### JOB
Reproduce the full listing that appears beneath this instruction exactly.

### COLLECTED DATA
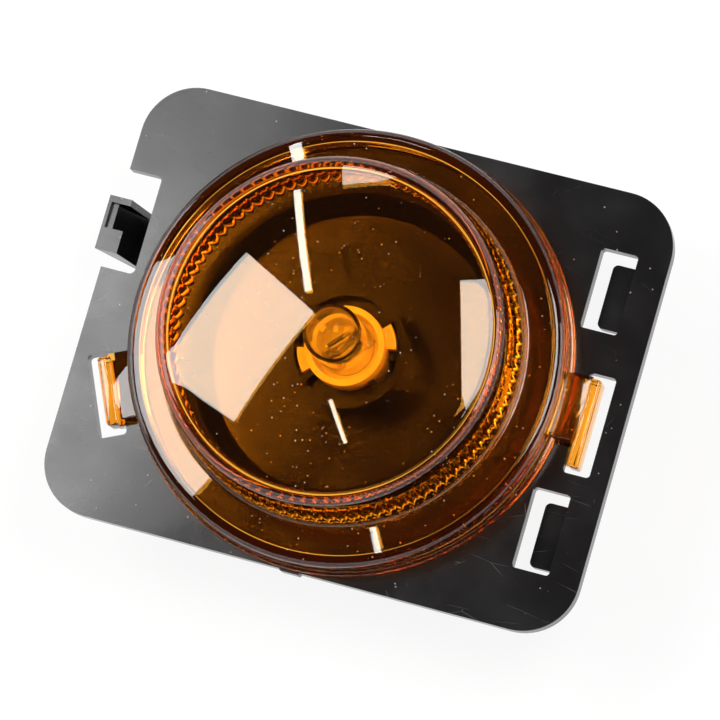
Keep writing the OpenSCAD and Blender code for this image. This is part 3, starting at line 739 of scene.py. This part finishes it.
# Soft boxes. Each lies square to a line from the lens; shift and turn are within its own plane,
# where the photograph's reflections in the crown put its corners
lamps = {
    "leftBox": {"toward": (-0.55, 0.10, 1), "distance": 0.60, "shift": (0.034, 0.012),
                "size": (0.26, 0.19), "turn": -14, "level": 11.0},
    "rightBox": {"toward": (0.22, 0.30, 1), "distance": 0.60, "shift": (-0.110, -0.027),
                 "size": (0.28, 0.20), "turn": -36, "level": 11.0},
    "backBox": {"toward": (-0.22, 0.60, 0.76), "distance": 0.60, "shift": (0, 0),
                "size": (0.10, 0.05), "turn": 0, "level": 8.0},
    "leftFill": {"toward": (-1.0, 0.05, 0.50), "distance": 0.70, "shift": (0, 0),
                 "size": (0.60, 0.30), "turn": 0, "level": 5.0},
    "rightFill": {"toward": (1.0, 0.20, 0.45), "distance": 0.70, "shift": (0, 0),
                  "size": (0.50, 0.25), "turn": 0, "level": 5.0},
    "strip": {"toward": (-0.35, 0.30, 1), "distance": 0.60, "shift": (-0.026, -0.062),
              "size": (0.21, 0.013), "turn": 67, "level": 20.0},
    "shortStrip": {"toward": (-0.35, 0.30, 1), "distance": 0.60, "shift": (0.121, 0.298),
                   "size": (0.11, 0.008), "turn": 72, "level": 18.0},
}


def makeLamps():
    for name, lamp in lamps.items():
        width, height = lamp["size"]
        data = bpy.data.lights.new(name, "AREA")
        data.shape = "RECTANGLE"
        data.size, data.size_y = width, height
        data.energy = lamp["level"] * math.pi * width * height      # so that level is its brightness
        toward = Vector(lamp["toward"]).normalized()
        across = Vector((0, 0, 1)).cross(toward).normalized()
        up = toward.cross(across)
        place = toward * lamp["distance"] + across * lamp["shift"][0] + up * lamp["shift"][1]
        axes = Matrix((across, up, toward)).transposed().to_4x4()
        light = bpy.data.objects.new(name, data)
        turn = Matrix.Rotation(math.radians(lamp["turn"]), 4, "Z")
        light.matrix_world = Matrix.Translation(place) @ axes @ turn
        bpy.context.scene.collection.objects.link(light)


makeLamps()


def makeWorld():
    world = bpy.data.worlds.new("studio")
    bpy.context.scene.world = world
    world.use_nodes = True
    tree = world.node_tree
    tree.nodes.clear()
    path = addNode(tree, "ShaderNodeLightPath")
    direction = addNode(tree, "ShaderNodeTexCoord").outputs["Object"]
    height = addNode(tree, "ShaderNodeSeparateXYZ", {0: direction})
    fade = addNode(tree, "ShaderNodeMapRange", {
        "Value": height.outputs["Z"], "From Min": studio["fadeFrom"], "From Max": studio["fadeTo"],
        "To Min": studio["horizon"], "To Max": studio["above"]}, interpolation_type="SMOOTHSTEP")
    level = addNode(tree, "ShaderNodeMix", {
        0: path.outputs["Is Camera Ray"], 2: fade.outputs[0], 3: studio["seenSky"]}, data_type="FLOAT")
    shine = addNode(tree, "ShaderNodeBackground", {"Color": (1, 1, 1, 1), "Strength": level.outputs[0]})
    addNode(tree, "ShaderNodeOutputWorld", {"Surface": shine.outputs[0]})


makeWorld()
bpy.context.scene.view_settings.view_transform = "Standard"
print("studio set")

### PROBLEM SOLUTION
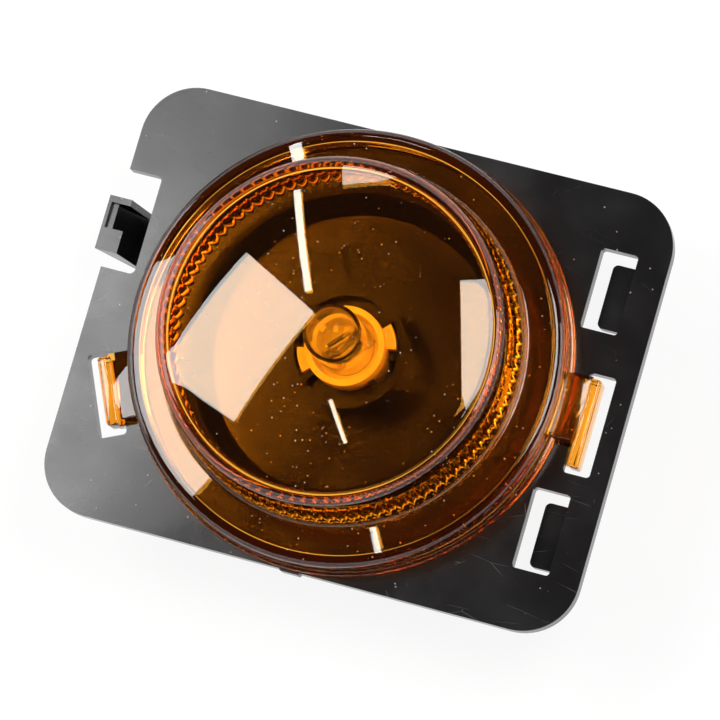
Keep writing the OpenSCAD and Blender code for this image. This is part 3, starting at line 739 of scene.py. This part finishes it.
# Soft boxes. Each lies square to a line from the lens; shift and turn are within its own plane,
# where the photograph's reflections in the crown put its corners
lamps = {
    "leftBox": {"toward": (-0.55, 0.10, 1), "distance": 0.60, "shift": (0.034, 0.012),
                "size": (0.26, 0.19), "turn": -14, "level": 11.0},
    "rightBox": {"toward": (0.22, 0.30, 1), "distance": 0.60, "shift": (-0.110, -0.027),
                 "size": (0.28, 0.20), "turn": -36, "level": 11.0},
    "backBox": {"toward": (-0.22, 0.60, 0.76), "distance": 0.60, "shift": (0, 0),
                "size": (0.10, 0.05), "turn": 0, "level": 8.0},
    "leftFill": {"toward": (-1.0, 0.05, 0.50), "distance": 0.70, "shift": (0, 0),
                 "size": (0.60, 0.30), "turn": 0, "level": 5.0},
    "rightFill": {"toward": (1.0, 0.20, 0.45), "distance": 0.70, "shift": (0, 0),
                  "size": (0.50, 0.25), "turn": 0, "level": 5.0},
    "strip": {"toward": (-0.35, 0.30, 1), "distance": 0.60, "shift": (-0.026, -0.062),
              "size": (0.21, 0.013), "turn": 67, "level": 20.0},
    "shortStrip": {"toward": (-0.35, 0.30, 1), "distance": 0.60, "shift": (0.121, 0.298),
                   "size": (0.11, 0.008), "turn": 72, "level": 18.0},
}


def makeLamps():
    for name, lamp in lamps.items():
        width, height = lamp["size"]
        data = bpy.data.lights.new(name, "AREA")
        data.shape = "RECTANGLE"
        data.size, data.size_y = width, height
        data.energy = lamp["level"] * math.pi * width * height      # so that level is its brightness
        toward = Vector(lamp["toward"]).normalized()
        across = Vector((0, 0, 1)).cross(toward).normalized()
        up = toward.cross(across)
        place = toward * lamp["distance"] + across * lamp["shift"][0] + up * lamp["shift"][1]
        axes = Matrix((across, up, toward)).transposed().to_4x4()
        light = bpy.data.objects.new(name, data)
        turn = Matrix.Rotation(math.radians(lamp["turn"]), 4, "Z")
        light.matrix_world = Matrix.Translation(place) @ axes @ turn
        bpy.context.scene.collection.objects.link(light)


makeLamps()


def makeWorld():
    world = bpy.data.worlds.new("studio")
    bpy.context.scene.world = world
    world.use_nodes = True
    tree = world.node_tree
    tree.nodes.clear()
    path = addNode(tree, "ShaderNodeLightPath")
    direction = addNode(tree, "ShaderNodeTexCoord").outputs["Object"]
    height = addNode(tree, "ShaderNodeSeparateXYZ", {0: direction})
    fade = addNode(tree, "ShaderNodeMapRange", {
        "Value": height.outputs["Z"], "From Min": studio["fadeFrom"], "From Max": studio["fadeTo"],
        "To Min": studio["horizon"], "To Max": studio["above"]}, interpolation_type="SMOOTHSTEP")
    level = addNode(tree, "ShaderNodeMix", {
        0: path.outputs["Is Camera Ray"], 2: fade.outputs[0], 3: studio["seenSky"]}, data_type="FLOAT")
    shine = addNode(tree, "ShaderNodeBackground", {"Color": (1, 1, 1, 1), "Strength": level.outputs[0]})
    addNode(tree, "ShaderNodeOutputWorld", {"Surface": shine.outputs[0]})


makeWorld()
bpy.context.scene.view_settings.view_transform = "Standard"
print("studio set")